◆ Stated problem ◆
Print, exactly as they stand, the lines from the start of the listing to the line containing "MERGE = 0.00001", inclusive.

◆ Provided data ◆

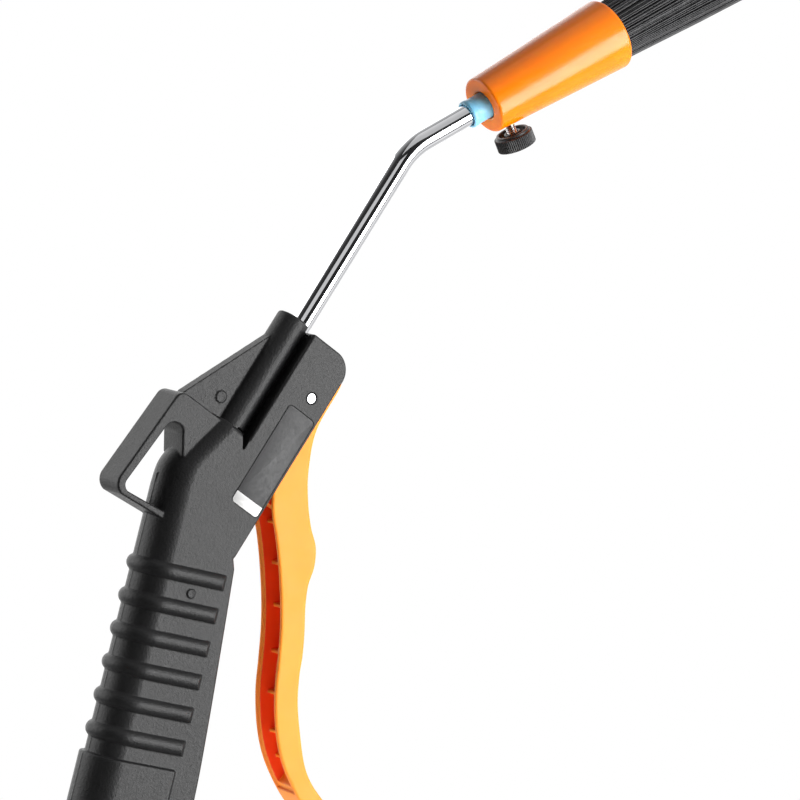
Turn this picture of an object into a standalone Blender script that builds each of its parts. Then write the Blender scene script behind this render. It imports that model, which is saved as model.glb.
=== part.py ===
"""Air duster gun: a grip with a lever valve, a bent nozzle tube and a brush head clamped on its end.

The origin is the top of the hook's arch, where the gun hangs. +Z runs up along the grip, +X points
forwards to the lever, and Y = 0 is the plane of symmetry. Lengths below are millimetres.
"""

import math

import bmesh
import bpy
from mathutils import Matrix, Vector

MM = 0.001
GAP = 0.3
MERGE = 0.00001

# Frames: the nozzle boss leans forwards from the grip, and the tube bends further forwards.
BOSS_TOP_X = 44.6
BOSS_TOP_Z = 45.2
BOSS_LEAN = math.radians(20.5)
NOZZLE_BEND = math.radians(29.0)

# Grip, in the grip frame (origin at the top of the boss, Z along the grip).
BODY_HALF = 10.5
GRIP_BOTTOM = -205.0
GRIP_REACH = 80.0
GRIP_EDGE = 1.2
SPINE_X = -43.3
BACK_DEPTH = 10.2
BACK_HALF = BODY_HALF + 0.05
RIB_RADIUS = 3.2
RIB_RISE = 1.7
RIB_TOP_Z = -97.0
RIB_PITCH = 12.2
RIB_COUNT = 6
RIB_FRONT_X = -10.8
CUFF_TOP_Z = -166.3
CUFF_RISE = 1.1
CUFF_REAR = -45.3
CUFF_FRONT_X = -11.2

# Valve block, in the boss frame (Z along the boss, X forwards).
PLATE_REAR = 1.3
PLATE_FRONT = 21.8
BLOCK_TOP = -2.0
BLOCK_BOTTOM = -85.7
BLOCK_CORNER = 8.0
BLOCK_EDGE = 0.8
SHELF_Z = -46.5
SHELF_ROUND = 2.4
POCKET_BOTTOM = -52.2
POCKET_START = 4.7
POCKET_HALF = 3.5
BOSS_RADIUS = 6.3
BOSS_X = -3.6
WEB_HALF = 2.4
SLOT_HALF = 8.2
SLOT_FLOOR = 8.0
SLOT_TOP = -4.5
SLOT_BOTTOM = -74.0
PANEL_DEPTH = 0.3
PANEL_REAR = 7.6
PANEL_FRONT = 20.6
PANEL_TOP = -28.0
PANEL_FOOT = -69.2
PANEL_CORNER = 1.6

# Hook, in the boss frame.
HOOK_HALF = 7.3
ARCH_X = -24.6
ARCH_Z = -61.5
ARCH_RADIUS = 3.8

# Lever and its pin.
PIN_X = 14.0
PIN_Z = -21.7
PIN_RADIUS = 2.0
LEVER_HALF = 7.85
LEVER_WALL = 2.2
LEVER_FRONT_WALL = 2.4
LEVER_RIB_LENGTHS = (22.0, 37.0, 52.5, 69.0, 84.5, 100.0, 111.0)
LEVER_RIB_DROP = 4.4
LEVER_RIB_FOOT = 8.6

# Valve: its axis crosses the block, and stations along it are measured forwards from the boss's axis.
VALVE_Z = -58.0
CHAMBER_RADIUS = 5.6
CHAMBER_REAR = -16.3
GLAND_REAR = 4.3
SEAT_FRONT = -0.6
SEAT_REAR = -2.6
SEAL_REAR = -4.4
POPPET_REAR = -6.0
STEM_RADIUS = 1.1
STEM_FRONT = 23.9
SPRING_RADIUS = 3.6
SPRING_WIRE = 0.6
SPRING_TURNS = 4.5
OUTLET_X = 2.0
OUTLET_RADIUS = 2.0

# Air inlet.
CHANNEL_X = -30.6
CHANNEL_RADIUS = 3.0
INLET_X = -25.0
INSERT_RADIUS = 8.5
INSERT_LENGTH = 16.0
INSERT_FOOT = -205.6
THREAD_RADIUS = 6.3
HEX_ACROSS_FLATS = 14.0
NIPPLE_BORE = 2.6

# Nozzle tube.
TUBE_RADIUS = 4.0
TUBE_WALL = 1.0
TUBE_FOOT = -45.0
BEND_RADIUS = 28.0
BEND_VERTEX = 77.4
VERTEX_TO_FACE = 35.0
TUBE_IN_HEAD = 22.0

# Brush head, in the brush frame (origin at the ferrule's small face, Z along the ferrule).
SLEEVE_RADIUS = 5.1
SLEEVE_OUT = 8.0
SLEEVE_IN = 19.0
FERRULE_SMALL = 10.9
FERRULE_BIG = 14.0
FERRULE_LENGTH = 61.0
FERRULE_WALL = 1.7
SOCKET_DEPTH = 22.0
HOLDER_START = 27.0
HOLDER_LENGTH = 9.0
BRISTLE_LENGTH = 75.0
BRISTLE_FLARE = math.radians(3.2)
AIR_HOLE = 4.2
SCREW_STATION = 7.4
SCREW_RADIUS = 1.95
KNOB_RADIUS = 7.4
KNOB_START = 15.4
KNOB_HEIGHT = 4.9
KNOB_TEETH = 40

COLLECTION = "air_duster"
MATERIALS = {
    "black_nylon": ((0.035, 0.036, 0.038, 1.0), 0.55, 0.0),
    "orange_plastic": ((0.95, 0.23, 0.01, 1.0), 0.3, 0.0),
    "blue_plastic": ((0.16, 0.55, 0.82, 1.0), 0.35, 0.0),
    "chromed_steel": ((0.82, 0.83, 0.85, 1.0), 0.08, 1.0),
    "plated_steel": ((0.6, 0.61, 0.63, 1.0), 0.25, 1.0),
    "brass": ((0.72, 0.52, 0.22, 1.0), 0.3, 1.0),
    "rubber": ((0.02, 0.02, 0.02, 1.0), 0.7, 0.0),
    "bristle_nylon": ((0.015, 0.015, 0.016, 1.0), 0.45, 0.0),
    "black_knob": ((0.03, 0.03, 0.03, 1.0), 0.4, 0.0),
    "white_nylon": ((0.75, 0.74, 0.7, 1.0), 0.5, 0.0),
}


# ---------------------------------------------------------------- scene and frames


def clear_scene():
    for thing in list(bpy.data.objects):
        bpy.data.objects.remove(thing, do_unlink=True)


def collection(name):
    made = bpy.data.collections.new(name)
    bpy.context.scene.collection.children.link(made)
    return made


def make_materials():
    for name, (colour, roughness, metallic) in MATERIALS.items():
        made = bpy.data.materials.new(name)
        made.use_nodes = True
        shader = made.node_tree.nodes["Principled BSDF"]
        shader.inputs["Base Color"].default_value = colour
        shader.inputs["Roughness"].default_value = roughness
        shader.inputs["Metallic"].default_value = metallic


def frame(name, x, y, z, turn_y=0.0, parent=None):
    """An empty at a place in its parent's frame, turned about Y."""
    empty = bpy.data.objects.new(name, None)
    bpy.data.collections[COLLECTION].objects.link(empty)
    empty.parent = parent
    empty.location = Vector((x, y, z)) * MM
    empty.rotation_euler = (0.0, turn_y, 0.0)
    return empty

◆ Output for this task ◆
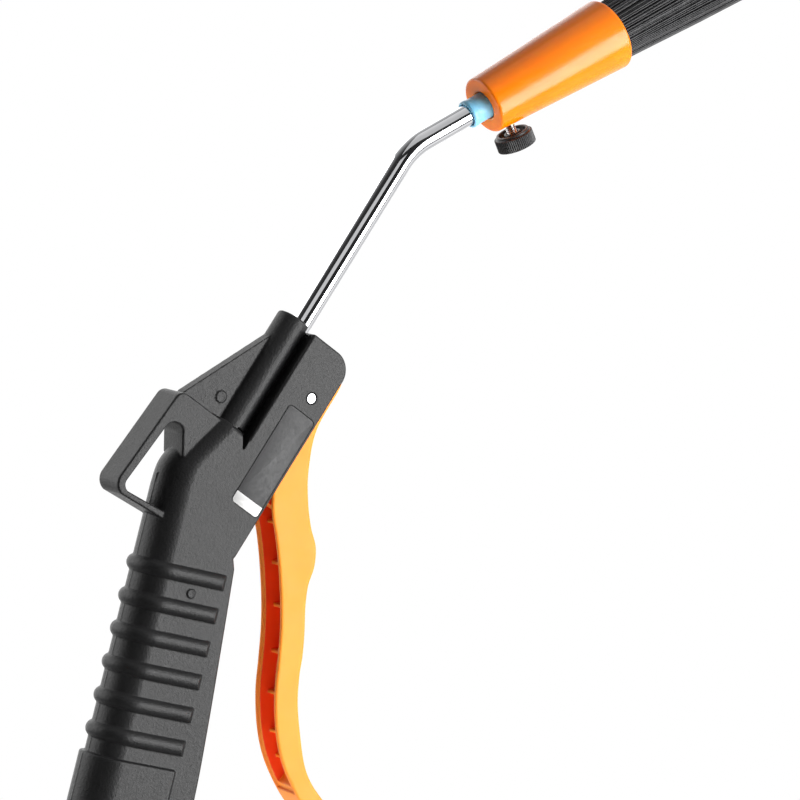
Turn this picture of an object into a standalone Blender script that builds each of its parts. Then write the Blender scene script behind this render. It imports that model, which is saved as model.glb.
=== part.py ===
"""Air duster gun: a grip with a lever valve, a bent nozzle tube and a brush head clamped on its end.

The origin is the top of the hook's arch, where the gun hangs. +Z runs up along the grip, +X points
forwards to the lever, and Y = 0 is the plane of symmetry. Lengths below are millimetres.
"""

import math

import bmesh
import bpy
from mathutils import Matrix, Vector

MM = 0.001
GAP = 0.3
MERGE = 0.00001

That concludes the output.